There hasn't been much of a need for Golden State to find any of those things over the past two years. Last season, the Warriors won all 15 of their playoff games before losing Game 4 of the NBA Finals to the Cleveland Cavaliers. They then promptly won Game 5 here, and won the title.

This year, it appeared like it would be more of the same. The Warriors brought back 12 of the 15 players from last year's title team - including their four All-Stars, key bench pieces in Andre Iguodala, Shaun Livingston and David West (all of whom re-signed last summer) and still have one of the league's elite coaches in Steve Kerr.

So what could go wrong?

Well, frankly, plenty.

See, the Warriors have such a talented top-end of their roster - those four All-Stars allow the Warriors to always have at least two of the top 20 players in the league on the court at once, while no other team in the NBA even has more than two of them, period - that the strange nature of the rest of the roster was glossed over for much of the season.

But the two main free agent additions Golden State made last summer - signing Nick Young for the taxpayer's mid-level exception, and Omri Casspi to a minimum deal - were spectacular failures. And having six centers, making up a staggering 40 percent of the roster, in a league that has trended toward playing smaller and faster for years (in no small part due to the Warriors' own success), never made any sense.

Those decisions left the Warriors vulnerable to precisely the position they found themselves in Tuesday night. With no Iguodala, who missed the game with a lateral contusion in his left leg, and no Patrick McCaw, who has been out since suffering a spine contusion March 31 after a rough fall against Sacramento, the Warriors essentially were left with an eight-man rotation for their biggest game of the playoffs.

One of those players was Young, who was a putrid minus-14 in 12:30 while scoring two points - an exclamation point on what has been a staggeringly bad one-year deal.

Young was supposed to provide scoring on the second unit and depth on the wings. Instead he flitted in and out of the rotation all season, splitting a spot with McCaw before his injury. Given Golden State was the heavy favorite to win a title, that $5.4 million contract should have brought them significant value from a role player. Young has provided virtually none.

Casspi, on the other hand, isn't even on the postseason roster. His season was completely derailed by injuries, and he was eventually waived before the playoffs so Golden State could convert Quinn Cook's two-way contract into a minimum deal itself.

A switchable forward defensively capable of stretching the floor from three, Casspi would have been exactly the kind of player the Warriors could use in a matchup against the Rockets. Instead, they have Cook, who played two minutes in the second quarter of Game 4 because of foul trouble for Curry, and only appeared in garbage time in Games 2 and 3 before that.

It's not that cutting Casspi was a mistake - Cook helped Golden State when Curry was injured and deserved the spot. But what Casspi was supposed to be for the Warriors would be awfully useful right now.

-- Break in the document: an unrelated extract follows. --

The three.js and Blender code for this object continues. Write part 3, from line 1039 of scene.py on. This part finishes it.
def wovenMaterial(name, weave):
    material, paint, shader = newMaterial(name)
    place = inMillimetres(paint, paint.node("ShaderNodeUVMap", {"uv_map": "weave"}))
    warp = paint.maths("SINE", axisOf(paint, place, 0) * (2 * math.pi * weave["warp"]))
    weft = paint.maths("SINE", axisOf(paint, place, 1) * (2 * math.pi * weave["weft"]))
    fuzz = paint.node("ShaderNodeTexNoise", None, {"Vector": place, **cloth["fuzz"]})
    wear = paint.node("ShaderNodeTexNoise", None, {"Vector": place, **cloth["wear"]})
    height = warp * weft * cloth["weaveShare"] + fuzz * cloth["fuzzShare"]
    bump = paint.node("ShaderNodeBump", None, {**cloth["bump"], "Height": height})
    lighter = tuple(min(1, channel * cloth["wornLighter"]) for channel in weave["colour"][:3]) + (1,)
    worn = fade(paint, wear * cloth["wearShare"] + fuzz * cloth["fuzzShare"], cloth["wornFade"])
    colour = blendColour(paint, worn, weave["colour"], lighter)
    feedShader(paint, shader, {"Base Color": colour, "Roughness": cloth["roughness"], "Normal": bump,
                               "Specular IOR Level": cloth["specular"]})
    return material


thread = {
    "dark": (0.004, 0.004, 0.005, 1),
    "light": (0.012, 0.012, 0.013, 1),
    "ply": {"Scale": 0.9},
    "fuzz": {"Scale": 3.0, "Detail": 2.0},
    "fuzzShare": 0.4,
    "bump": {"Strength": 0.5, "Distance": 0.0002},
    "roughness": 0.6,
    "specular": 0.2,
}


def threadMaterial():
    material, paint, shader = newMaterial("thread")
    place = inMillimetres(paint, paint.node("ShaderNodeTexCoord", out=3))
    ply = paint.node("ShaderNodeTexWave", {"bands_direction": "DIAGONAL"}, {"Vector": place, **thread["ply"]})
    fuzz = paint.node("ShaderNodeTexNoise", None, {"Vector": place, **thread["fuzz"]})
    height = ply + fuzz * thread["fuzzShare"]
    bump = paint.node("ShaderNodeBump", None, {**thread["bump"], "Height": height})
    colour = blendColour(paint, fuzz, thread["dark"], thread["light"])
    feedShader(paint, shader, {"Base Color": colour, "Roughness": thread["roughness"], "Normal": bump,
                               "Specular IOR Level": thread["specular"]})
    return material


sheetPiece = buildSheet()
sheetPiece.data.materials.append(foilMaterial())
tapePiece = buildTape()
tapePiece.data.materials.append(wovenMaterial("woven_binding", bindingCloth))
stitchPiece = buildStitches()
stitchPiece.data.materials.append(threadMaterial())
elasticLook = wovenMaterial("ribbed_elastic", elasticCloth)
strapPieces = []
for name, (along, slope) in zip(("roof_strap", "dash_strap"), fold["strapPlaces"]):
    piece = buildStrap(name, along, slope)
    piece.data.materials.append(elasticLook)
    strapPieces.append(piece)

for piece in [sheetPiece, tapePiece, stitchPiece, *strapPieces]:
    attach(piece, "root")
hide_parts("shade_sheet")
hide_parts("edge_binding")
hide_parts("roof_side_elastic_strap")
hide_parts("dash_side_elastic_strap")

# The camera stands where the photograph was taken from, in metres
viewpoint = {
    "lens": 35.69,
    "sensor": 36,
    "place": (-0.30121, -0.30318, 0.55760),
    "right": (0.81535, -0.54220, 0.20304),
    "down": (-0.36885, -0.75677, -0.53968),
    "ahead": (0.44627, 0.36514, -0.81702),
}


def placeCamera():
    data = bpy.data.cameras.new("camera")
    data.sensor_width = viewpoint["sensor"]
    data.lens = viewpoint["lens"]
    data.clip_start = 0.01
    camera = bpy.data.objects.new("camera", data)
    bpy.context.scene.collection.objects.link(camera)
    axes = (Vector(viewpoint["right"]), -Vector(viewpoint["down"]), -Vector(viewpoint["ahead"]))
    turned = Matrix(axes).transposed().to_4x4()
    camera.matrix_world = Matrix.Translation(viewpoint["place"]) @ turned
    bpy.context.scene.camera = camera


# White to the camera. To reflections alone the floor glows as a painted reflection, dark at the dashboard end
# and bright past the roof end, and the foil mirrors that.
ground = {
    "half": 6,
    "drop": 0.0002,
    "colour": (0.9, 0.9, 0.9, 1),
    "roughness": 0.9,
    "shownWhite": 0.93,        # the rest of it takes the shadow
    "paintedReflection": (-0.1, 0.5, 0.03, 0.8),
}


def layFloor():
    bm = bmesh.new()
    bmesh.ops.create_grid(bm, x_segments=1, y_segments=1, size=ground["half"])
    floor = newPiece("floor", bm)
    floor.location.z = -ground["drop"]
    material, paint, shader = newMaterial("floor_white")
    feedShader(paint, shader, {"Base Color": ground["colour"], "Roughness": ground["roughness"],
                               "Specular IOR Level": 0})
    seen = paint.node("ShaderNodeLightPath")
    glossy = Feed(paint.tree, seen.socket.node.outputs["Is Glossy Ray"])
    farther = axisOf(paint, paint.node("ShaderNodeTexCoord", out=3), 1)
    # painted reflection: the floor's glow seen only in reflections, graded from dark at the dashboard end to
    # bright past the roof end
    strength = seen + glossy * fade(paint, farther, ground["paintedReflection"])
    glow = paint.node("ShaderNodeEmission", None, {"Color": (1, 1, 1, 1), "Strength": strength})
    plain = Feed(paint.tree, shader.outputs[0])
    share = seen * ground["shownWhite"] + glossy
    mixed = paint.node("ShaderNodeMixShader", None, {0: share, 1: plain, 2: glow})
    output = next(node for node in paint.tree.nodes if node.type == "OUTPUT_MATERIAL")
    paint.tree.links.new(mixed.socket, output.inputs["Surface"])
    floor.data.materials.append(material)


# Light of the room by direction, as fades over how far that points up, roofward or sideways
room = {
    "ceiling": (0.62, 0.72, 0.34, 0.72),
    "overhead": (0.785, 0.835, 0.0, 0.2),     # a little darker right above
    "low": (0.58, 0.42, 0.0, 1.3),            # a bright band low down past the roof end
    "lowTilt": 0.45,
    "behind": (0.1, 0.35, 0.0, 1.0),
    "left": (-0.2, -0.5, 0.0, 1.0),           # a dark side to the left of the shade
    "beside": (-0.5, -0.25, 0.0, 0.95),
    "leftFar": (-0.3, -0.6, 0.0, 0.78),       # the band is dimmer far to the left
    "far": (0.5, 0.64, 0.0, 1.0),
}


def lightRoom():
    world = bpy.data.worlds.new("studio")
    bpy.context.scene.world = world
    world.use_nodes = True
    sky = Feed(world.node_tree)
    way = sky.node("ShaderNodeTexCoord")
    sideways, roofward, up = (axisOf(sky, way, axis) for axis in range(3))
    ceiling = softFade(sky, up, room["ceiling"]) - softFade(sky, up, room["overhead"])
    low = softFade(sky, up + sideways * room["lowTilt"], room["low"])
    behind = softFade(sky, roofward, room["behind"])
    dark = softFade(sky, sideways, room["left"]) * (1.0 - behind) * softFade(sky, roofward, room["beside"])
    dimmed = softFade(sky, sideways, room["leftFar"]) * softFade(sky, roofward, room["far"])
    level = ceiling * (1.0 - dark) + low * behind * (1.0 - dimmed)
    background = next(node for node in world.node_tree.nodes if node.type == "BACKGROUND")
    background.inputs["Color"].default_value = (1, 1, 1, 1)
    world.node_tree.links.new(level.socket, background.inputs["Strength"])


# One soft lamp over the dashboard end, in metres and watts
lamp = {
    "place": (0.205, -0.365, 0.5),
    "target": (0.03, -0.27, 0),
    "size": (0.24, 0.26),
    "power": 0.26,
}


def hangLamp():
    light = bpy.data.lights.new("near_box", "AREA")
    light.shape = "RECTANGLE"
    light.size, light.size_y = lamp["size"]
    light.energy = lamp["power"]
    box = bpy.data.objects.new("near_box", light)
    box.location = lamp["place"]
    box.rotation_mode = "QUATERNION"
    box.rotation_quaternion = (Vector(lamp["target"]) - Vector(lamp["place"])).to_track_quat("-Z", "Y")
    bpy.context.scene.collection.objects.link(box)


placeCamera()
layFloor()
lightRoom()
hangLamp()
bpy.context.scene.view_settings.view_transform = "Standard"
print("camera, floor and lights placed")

Instead, the Warriors find themselves in a dogfight with a more-than-game Rockets team, and with a roster that lacks the right depth to face it.

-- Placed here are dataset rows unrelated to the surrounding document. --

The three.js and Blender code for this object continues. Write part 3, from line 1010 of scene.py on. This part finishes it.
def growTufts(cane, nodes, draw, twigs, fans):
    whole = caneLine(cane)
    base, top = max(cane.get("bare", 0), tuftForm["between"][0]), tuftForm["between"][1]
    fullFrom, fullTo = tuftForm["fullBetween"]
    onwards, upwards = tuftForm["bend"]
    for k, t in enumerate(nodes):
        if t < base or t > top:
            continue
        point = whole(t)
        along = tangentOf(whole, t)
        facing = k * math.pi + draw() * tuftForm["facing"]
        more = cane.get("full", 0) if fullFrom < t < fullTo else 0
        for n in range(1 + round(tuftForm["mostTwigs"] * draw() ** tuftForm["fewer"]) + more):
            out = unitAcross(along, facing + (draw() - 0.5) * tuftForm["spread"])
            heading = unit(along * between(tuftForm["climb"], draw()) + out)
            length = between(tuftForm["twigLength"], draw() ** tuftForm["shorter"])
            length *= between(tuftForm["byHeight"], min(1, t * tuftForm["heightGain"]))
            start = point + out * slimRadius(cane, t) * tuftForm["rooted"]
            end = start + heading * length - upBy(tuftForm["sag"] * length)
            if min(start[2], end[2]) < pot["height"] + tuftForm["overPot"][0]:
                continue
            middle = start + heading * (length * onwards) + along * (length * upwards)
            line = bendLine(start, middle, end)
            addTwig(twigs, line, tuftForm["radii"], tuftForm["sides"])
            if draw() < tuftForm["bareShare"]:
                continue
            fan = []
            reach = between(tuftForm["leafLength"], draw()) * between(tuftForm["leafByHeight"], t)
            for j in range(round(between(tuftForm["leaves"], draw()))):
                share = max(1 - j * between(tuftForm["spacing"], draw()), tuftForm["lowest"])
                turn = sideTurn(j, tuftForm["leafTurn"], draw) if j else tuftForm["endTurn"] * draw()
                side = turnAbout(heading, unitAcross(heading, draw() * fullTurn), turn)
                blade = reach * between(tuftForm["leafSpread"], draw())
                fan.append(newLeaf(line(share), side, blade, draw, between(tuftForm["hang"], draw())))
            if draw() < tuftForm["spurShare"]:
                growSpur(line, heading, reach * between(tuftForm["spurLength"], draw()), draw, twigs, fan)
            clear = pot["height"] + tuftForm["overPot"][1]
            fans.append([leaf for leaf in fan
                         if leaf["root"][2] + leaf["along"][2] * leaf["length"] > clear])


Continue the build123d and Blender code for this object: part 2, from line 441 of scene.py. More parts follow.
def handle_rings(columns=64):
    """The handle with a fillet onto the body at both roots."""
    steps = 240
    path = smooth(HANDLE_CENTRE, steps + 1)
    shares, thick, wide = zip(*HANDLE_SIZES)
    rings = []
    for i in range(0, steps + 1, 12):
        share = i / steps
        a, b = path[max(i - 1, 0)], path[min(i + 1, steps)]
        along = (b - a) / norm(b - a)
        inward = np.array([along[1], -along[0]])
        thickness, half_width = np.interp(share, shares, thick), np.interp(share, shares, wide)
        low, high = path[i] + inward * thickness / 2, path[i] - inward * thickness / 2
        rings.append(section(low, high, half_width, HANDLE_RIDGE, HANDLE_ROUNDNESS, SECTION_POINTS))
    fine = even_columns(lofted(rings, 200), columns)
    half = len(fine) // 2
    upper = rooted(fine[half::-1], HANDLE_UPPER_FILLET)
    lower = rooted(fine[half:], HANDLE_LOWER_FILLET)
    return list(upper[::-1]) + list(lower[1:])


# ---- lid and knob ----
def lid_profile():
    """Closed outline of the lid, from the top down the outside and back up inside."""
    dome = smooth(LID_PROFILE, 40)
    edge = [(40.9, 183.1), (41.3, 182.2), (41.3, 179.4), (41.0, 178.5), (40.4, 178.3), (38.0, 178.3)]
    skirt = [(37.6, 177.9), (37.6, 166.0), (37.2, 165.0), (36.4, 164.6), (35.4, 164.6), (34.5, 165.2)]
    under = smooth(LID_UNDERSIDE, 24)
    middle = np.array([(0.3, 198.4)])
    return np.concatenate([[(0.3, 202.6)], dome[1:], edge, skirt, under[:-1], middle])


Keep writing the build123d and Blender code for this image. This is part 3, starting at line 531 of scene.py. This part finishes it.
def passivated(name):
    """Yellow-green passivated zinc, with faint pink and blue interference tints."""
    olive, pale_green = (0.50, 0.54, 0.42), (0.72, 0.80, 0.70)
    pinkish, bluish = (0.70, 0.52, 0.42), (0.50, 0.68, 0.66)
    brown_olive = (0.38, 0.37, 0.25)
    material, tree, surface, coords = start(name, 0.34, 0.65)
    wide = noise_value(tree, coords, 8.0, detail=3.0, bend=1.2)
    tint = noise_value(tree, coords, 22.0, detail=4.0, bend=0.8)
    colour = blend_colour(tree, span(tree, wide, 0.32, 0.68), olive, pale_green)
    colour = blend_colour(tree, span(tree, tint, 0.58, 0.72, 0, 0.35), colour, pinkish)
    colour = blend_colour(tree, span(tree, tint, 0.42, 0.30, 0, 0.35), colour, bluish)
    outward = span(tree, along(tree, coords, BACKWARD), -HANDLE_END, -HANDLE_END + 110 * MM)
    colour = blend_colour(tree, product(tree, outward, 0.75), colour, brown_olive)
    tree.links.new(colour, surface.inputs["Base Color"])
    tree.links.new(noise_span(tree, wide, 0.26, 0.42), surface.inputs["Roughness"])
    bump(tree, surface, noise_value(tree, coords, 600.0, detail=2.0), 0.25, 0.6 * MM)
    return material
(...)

It needs to be repeated that Houston has been incredibly impressive; prior Rockets teams not only wouldn't have recovered from losing by 41 points in Game 3, but also wouldn't have been able to withstand falling behind 12-0 to start Game 4, or being outscored by 17 points in the third quarter to fall behind by 10 entering the fourth.

The Rockets did all those things, and pulled out a game they absolutely had to have by making more plays than the Warriors did. They deserve all of the credit for that.

This was precisely the moment Houston has spent the past year building toward. Still, even the Rockets would have admitted they needed some breaks - and they've gotten them.

Curry's conditioning is still a work in progress after missing seven weeks with a knee injury. Iguodala and McCaw being out means two wing players with defensive chops to throw at Paul and James Harden aren't available.

But Paul is dealing with a foot injury of his own, and Luc Mbah a Moute - a critical piece all season, and a perfect weapon to use against Golden State - isn't even playing after dislocating his shoulder twice this season, and looking ineffective early in this series.

It's not like Houston hasn't had its own adversity to deal with. No, the Rockets are a truly great team - one that was built to take on Golden State in a way no one has been able to over the two years the Warriors have had Durant.

Golden State still is favored to win this series, and should go on to win a second consecutive title. But its roster construction left it in a position where, in the right matchup and if the right things broke against them, a team that shouldn't have weaknesses because of its overwhelming top-end talent could have some.

The Rockets are that matchup. The right breaks have gone against them. Now, as a result, the Warriors head back to Houston in a far tighter spot than they should be - one that could see their championship dreams die a very unexpected death.